Print out every line, exactly as written.

▶ Data block:
☆ ☆ ☆

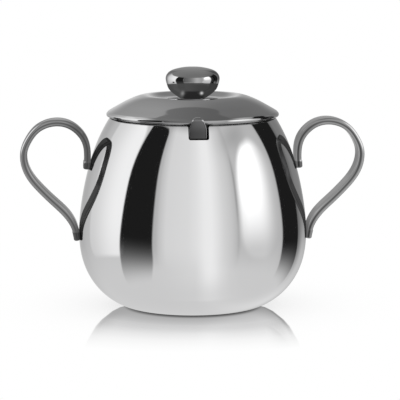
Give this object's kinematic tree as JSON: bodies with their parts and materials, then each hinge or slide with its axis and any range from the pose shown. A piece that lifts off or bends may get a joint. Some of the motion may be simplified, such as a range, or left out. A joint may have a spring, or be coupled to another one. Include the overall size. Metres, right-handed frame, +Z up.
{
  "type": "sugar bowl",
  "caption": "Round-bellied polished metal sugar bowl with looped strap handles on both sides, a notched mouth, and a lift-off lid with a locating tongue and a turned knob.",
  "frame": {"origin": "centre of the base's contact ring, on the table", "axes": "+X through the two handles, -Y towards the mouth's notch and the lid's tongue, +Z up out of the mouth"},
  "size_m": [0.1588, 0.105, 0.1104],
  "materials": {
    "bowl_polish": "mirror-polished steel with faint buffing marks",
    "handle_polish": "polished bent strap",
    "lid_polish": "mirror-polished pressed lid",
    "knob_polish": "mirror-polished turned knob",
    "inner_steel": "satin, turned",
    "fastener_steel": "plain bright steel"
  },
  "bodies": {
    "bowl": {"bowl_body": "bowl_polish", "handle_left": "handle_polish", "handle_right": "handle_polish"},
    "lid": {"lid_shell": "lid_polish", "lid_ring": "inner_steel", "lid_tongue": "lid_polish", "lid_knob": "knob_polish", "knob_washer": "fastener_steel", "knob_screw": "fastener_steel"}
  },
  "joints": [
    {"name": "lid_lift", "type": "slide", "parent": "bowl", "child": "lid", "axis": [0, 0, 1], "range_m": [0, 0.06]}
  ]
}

☆ ☆ ☆

▶ Exercise output:
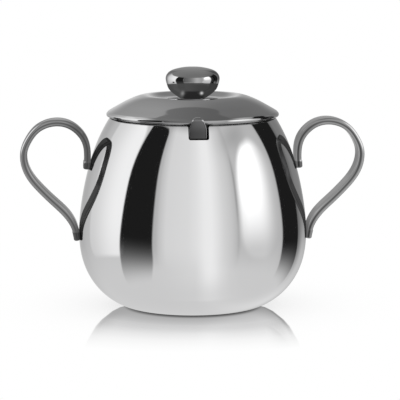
Give this object's kinematic tree as JSON: bodies with their parts and materials, then each hinge or slide with its axis and any range from the pose shown. A piece that lifts off or bends may get a joint. Some of the motion may be simplified, such as a range, or left out. A joint may have a spring, or be coupled to another one. Include the overall size. Metres, right-handed frame, +Z up.
{
  "type": "sugar bowl",
  "caption": "Round-bellied polished metal sugar bowl with looped strap handles on both sides, a notched mouth, and a lift-off lid with a locating tongue and a turned knob.",
  "frame": {"origin": "centre of the base's contact ring, on the table", "axes": "+X through the two handles, -Y towards the mouth's notch and the lid's tongue, +Z up out of the mouth"},
  "size_m": [0.1588, 0.105, 0.1104],
  "materials": {
    "bowl_polish": "mirror-polished steel with faint buffing marks",
    "handle_polish": "polished bent strap",
    "lid_polish": "mirror-polished pressed lid",
    "knob_polish": "mirror-polished turned knob",
    "inner_steel": "satin, turned",
    "fastener_steel": "plain bright steel"
  },
  "bodies": {
    "bowl": {"bowl_body": "bowl_polish", "handle_left": "handle_polish", "handle_right": "handle_polish"},
    "lid": {"lid_shell": "lid_polish", "lid_ring": "inner_steel", "lid_tongue": "lid_polish", "lid_knob": "knob_polish", "knob_washer": "fastener_steel", "knob_screw": "fastener_steel"}
  },
  "joints": [
    {"name": "lid_lift", "type": "slide", "parent": "bowl", "child": "lid", "axis": [0, 0, 1], "range_m": [0, 0.06]}
  ]
}